Mace, the first female graduate of The Citadel and a former Waffle House server, has promoted support from conservative groups that consider her more fiscally conservative. And she said she’s the only candidate who has secured a legislative achievement — pointing to legislation she championed while in the South Carolina legislature modeled after the First Step Act, which Trump signed — in addition to a handful of bills she’s managed to advance out of the Democratic-controlled House.

She is also criticizing Arrington over allegations that she disclosed classified information while working at the Pentagon. Her attorney said she was alleged to have made the disclosure to an unauthorized defense contractor. Arrington resigned from the Defense Department, which suspended her security clearance, in protest and settled a lawsuit with the Pentagon. Arrington said the suspension was "politically influenced" and the result of a "deep state" plot.

There’s no love lost between the two from their time spent together in the South Carolina statehouse — though Arrington and the Mace campaigns said each candidate would support the other should she lose the primary. Mace expressed frustration with Arrington for refusing to co-sponsor an offshore drilling ban she proposed and said Arrington "torpedoed" a bill Mace introduced after recent mass shootings that would have prevented the killers from being able to legally purchase guns.

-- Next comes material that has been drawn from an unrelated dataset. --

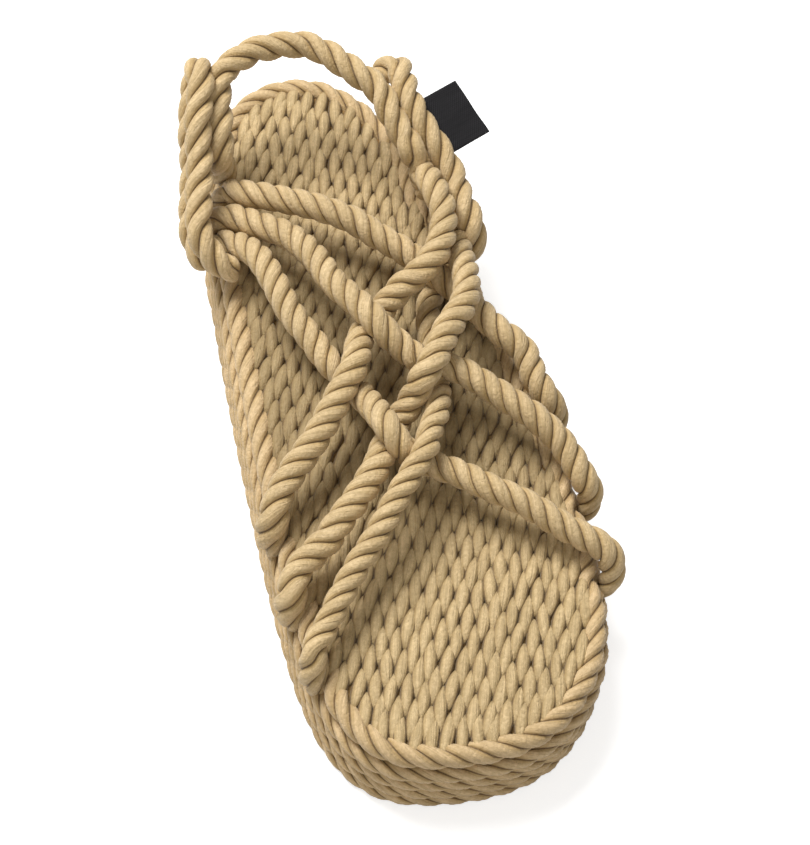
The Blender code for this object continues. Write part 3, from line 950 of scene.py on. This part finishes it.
FADED_FIBRE = (0.56, 0.40, 0.21, 1.0)
# Each rope's fibre colour on the crests, then its painted flank shade and its painted groove shade
STRAP_FIBRE = rope_material("strap_rope_fibre", (0.725, 0.545, 0.305, 1.0),
                            (0.47, 0.31, 0.112, 1.0), (0.115, 0.057, 0.013, 1.0))
EDGE_FIBRE = rope_material("edge_rope_fibre", (0.735, 0.54, 0.305, 1.0),
                           (0.48, 0.315, 0.120, 1.0), (0.115, 0.057, 0.013, 1.0))
FOOTBED_FIBRE = rope_material("footbed_rope_fibre", (0.66, 0.495, 0.265, 1.0),
                              (0.375, 0.253, 0.095, 1.0), (0.130, 0.070, 0.018, 1.0), middle_darkening=0.54)


def filling_material():
    """The body between the outer ropes of the sole, coloured dark brown as painted shade where it shows
    through the gaps.
    """
    material, tree, shader = new_material("filling_in_painted_shade")
    wear_and_shade = place_group(tree, WEAR_AND_GROOVE_SHADE, Patch=0.004)
    # painted shade: two dark browns, varied in blotches
    colour = mix_colour(tree, wear_and_shade.outputs["Blotch"], (0.20, 0.115, 0.036, 1.0), (0.32, 0.20, 0.075, 1.0))
    tree.links.new(colour, shader.inputs["Base Color"])
    shader.inputs["Roughness"].default_value = 0.9
    return material


# Ropes of the upper
STRAP_LAYS = {"inner": 18.3 * MM, "outer": 20.7 * MM}

# how much of its thickness each strap keeps, pulled as tight as it is
STRAP_PULL = {
    "inner_back": 0.96,
    "inner_middle": 0.96,
    "inner_front": 0.94,
    "outer_back": 0.97,
    "outer_middle": 0.97,
    "outer_front": 0.86,
}


HEEL_ROPES = (
    # piece, points, steps to the side, solid
    ("heel_strap_rope", HEEL_STRAP, 0.0, "heel_strap"),
    ("inner_hitch_rope", INNER_HITCH, -1.0, "inner_hitch"),
    ("inner_hitch_leg_rope", INNER_LEG, -1.0, "inner_hitch"),
    ("outer_hitch_rope", OUTER_HITCH, 1.0, "outer_hitch"),
)


def make_straps():
    """The six ropes of the web, each one from edge to edge."""
    for index, (name, strap) in enumerate(STRAPS.items()):
        lay = STRAP_LAYS[name.split("_")[0]]
        rope = laid_rope(strap_points(strap), STRAP_ROPE * STRAP_PULL[name], lay, STRAP_STEP,
                         11 + index, samples=10, fullness=STRAP_FULLNESS)
        build_piece("strap_" + name, rope, STRAP_FIBRE, "strap_web")


def make_heel_ropes():
    """The rope behind the heel and the doubled ropes beside it.

    The inner hitch is a loop: its second leg lies behind the first.
    """
    for index, (name, table, beside, node) in enumerate(HEEL_ROPES):
        rope = laid_rope(heel_points(table, beside), HEEL_ROPE * HEEL_SWELLING, HEEL_LAY, STRAP_STEP,
                         31 + index, samples=10, fullness=HEEL_FULLNESS,
                         ends=(0.5 * HEEL_RADIUS, HEEL_RADIUS))
        build_piece(name, rope, STRAP_FIBRE, node)


# Label
def weave_group():
    """A plain weave: threads that go over and under each other along both lines of a map."""
    tree, start, end = new_group(
        "plain_weave",
        [("Warp Pitch", "NodeSocketFloat", 0.0006), ("Weft Pitch", "NodeSocketFloat", 0.0005)],
        [("Height", "NodeSocketFloat"), ("Thread", "NodeSocketFloat")])
    run, width = own_map(tree)
    warp = maths(tree, "DIVIDE", run, start.outputs["Warp Pitch"])
    weft = maths(tree, "DIVIDE", width, start.outputs["Weft Pitch"])
    warp_wave = maths(tree, "SINE", maths(tree, "MULTIPLY", warp, math.pi))
    weft_wave = maths(tree, "SINE", maths(tree, "MULTIPLY", weft, math.pi))
    tree.links.new(maths(tree, "MULTIPLY", warp_wave, weft_wave), end.inputs["Height"])
    thread = vector_of(tree, maths(tree, "FLOOR", warp), maths(tree, "MULTIPLY", weft, 0.04))
    tree.links.new(noise(tree, thread, 0.9, 2.0), end.inputs["Thread"])
    return tree


def label_material():
    """Plain black weave, matte, with its threads just raised."""
    material, tree, shader = new_material("black_woven_label")
    weave = place_group(tree, weave_group(), Warp_Pitch=0.0006, Weft_Pitch=0.00045)
    colour = mix_colour(tree, weave.outputs["Thread"], (0.004, 0.004, 0.005, 1.0),
                        (0.016, 0.015, 0.017, 1.0))
    tree.links.new(colour, shader.inputs["Base Color"])
    shader.inputs["Roughness"].default_value = 0.62
    shader.inputs["Specular IOR Level"].default_value = 0.22
    shader.inputs["Sheen Weight"].default_value = 0.06
    add_bump(tree, shader, weave.outputs["Height"], 0.5, 0.00012)
    return material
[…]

Arrington, who said the two were suite mates in the state Capitol, said Mace voted "for how she thought it would look best for her future job."

Though Mace burst onto the political scene being critical of Trump, Mulvaney said he "always wondered why he’s got a bee in his bonnet over her in the same way as he does the people who voted for impeachment." 

Mace does appear frequently on Fox News.

"Yeah, that’s true," Mulvaney said ahead of Trump's rally. "She’s on Fox and he’s going to see her."

Trump made that clear in a Thursday statement.

"Fox News," he said, "is putting on the terrible Nancy Mace of South Carolina at every opportunity they get."